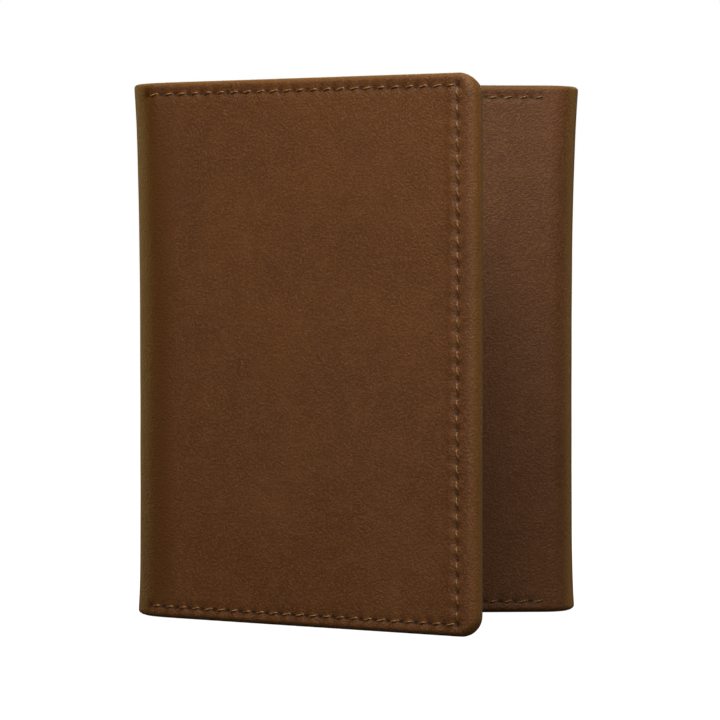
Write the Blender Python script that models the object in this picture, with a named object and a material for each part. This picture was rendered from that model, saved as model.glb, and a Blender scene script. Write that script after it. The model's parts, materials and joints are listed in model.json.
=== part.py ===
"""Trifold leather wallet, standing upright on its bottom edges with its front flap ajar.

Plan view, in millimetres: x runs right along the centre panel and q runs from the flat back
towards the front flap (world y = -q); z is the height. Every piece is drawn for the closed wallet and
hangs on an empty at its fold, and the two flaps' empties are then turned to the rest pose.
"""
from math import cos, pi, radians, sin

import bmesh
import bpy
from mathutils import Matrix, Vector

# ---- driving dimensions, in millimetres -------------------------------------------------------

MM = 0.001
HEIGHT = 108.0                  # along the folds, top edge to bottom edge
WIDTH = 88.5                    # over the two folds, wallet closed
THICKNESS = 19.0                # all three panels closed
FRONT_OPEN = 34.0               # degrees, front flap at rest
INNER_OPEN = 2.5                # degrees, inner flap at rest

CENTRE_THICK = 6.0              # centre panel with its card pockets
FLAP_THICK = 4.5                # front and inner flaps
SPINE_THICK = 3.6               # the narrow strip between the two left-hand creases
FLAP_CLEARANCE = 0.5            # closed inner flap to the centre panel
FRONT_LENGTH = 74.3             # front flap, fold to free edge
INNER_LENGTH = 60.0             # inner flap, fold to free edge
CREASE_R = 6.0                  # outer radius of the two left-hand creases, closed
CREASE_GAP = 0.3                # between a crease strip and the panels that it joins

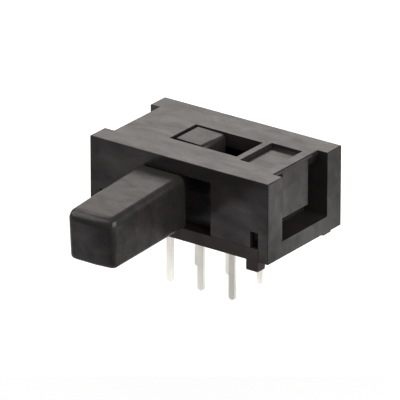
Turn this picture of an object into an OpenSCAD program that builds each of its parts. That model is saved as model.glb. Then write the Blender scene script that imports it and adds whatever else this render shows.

Given request = Everything from the first line of the records above to the line containing "front flap ajar.", inclusive, should be repeated exactly; leave out the rest.

The answer =
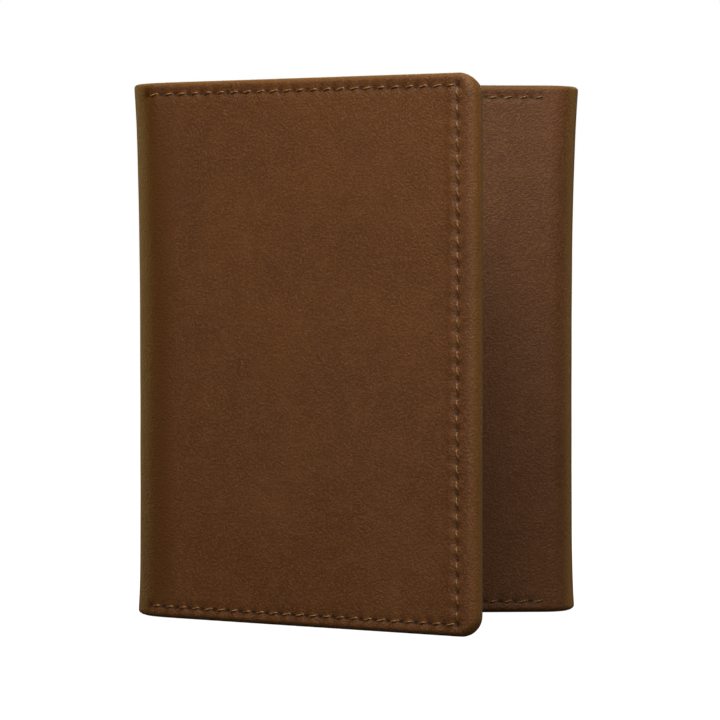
Write the Blender Python script that models the object in this picture, with a named object and a material for each part. This picture was rendered from that model, saved as model.glb, and a Blender scene script. Write that script after it. The model's parts, materials and joints are listed in model.json.
=== part.py ===
"""Trifold leather wallet, standing upright on its bottom edges with its front flap ajar.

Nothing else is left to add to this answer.